Aim – Write out the records below once more, exactly as they stand.

Extracted information –
══════════

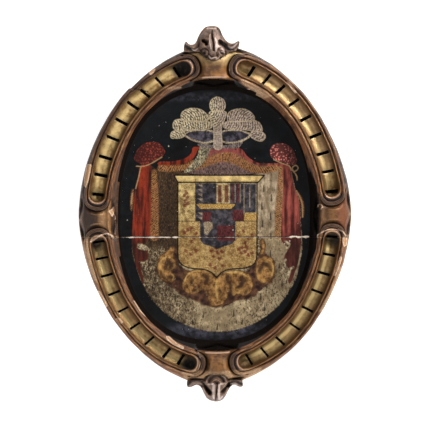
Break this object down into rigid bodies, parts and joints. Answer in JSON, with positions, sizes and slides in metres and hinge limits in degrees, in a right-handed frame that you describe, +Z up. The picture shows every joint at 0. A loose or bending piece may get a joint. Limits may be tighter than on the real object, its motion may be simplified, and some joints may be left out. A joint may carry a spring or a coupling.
{
  "type": "carved coat of arms",
  "caption": "Oval carved and painted wooden armorial panel with a fluted gilt frame and leaf ornaments, made to hang flat on a wall.",
  "frame": {"origin": "middle of the flat back of the oval, where it lies against the wall", "axes": "+Z up along the oval's long axis, +Y into the wall, so the carved front faces -Y, +X to the right seen from the front"},
  "size_m": [0.5238, 0.074, 0.719],
  "materials": {
    "gilded_painted_wood": "carved wood with gesso, toned silver-gilt channels, brown-glazed mouldings and an oil-painted dark ground, rubbed and chipped",
    "worn_gilded_painted_wood": "the same finish, more rubbed and chipped to bare gesso and wood along its outer edge"
  },
  "bodies": {
    "root": {"upper_board": "gilded_painted_wood", "lower_board": "worn_gilded_painted_wood"}
  },
  "joints": []
}
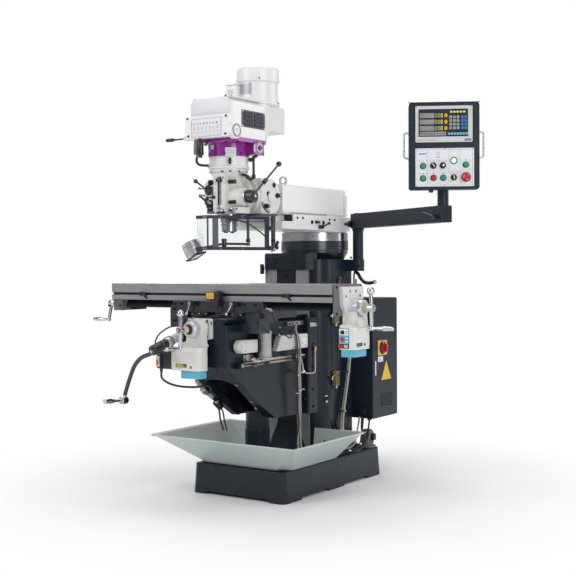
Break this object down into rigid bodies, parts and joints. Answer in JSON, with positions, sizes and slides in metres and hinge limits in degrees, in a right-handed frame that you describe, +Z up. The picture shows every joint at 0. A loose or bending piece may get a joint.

══════════

Output of the task –
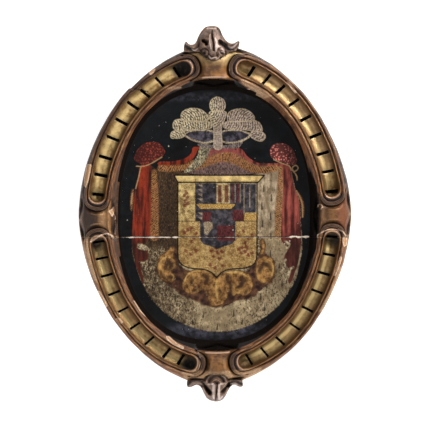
Break this object down into rigid bodies, parts and joints. Answer in JSON, with positions, sizes and slides in metres and hinge limits in degrees, in a right-handed frame that you describe, +Z up. The picture shows every joint at 0. A loose or bending piece may get a joint. Limits may be tighter than on the real object, its motion may be simplified, and some joints may be left out. A joint may carry a spring or a coupling.
{
  "type": "carved coat of arms",
  "caption": "Oval carved and painted wooden armorial panel with a fluted gilt frame and leaf ornaments, made to hang flat on a wall.",
  "frame": {"origin": "middle of the flat back of the oval, where it lies against the wall", "axes": "+Z up along the oval's long axis, +Y into the wall, so the carved front faces -Y, +X to the right seen from the front"},
  "size_m": [0.5238, 0.074, 0.719],
  "materials": {
    "gilded_painted_wood": "carved wood with gesso, toned silver-gilt channels, brown-glazed mouldings and an oil-painted dark ground, rubbed and chipped",
    "worn_gilded_painted_wood": "the same finish, more rubbed and chipped to bare gesso and wood along its outer edge"
  },
  "bodies": {
    "root": {"upper_board": "gilded_painted_wood", "lower_board": "worn_gilded_painted_wood"}
  },
  "joints": []
}
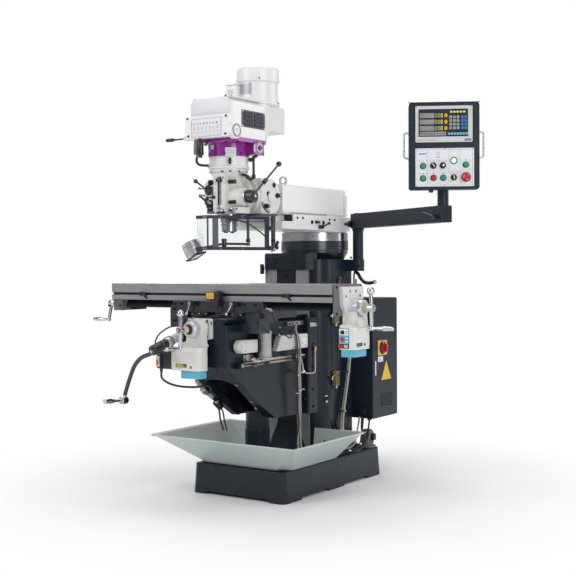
Break this object down into rigid bodies, parts and joints. Answer in JSON, with positions, sizes and slides in metres and hinge limits in degrees, in a right-handed frame that you describe, +Z up. The picture shows every joint at 0. A loose or bending piece may get a joint.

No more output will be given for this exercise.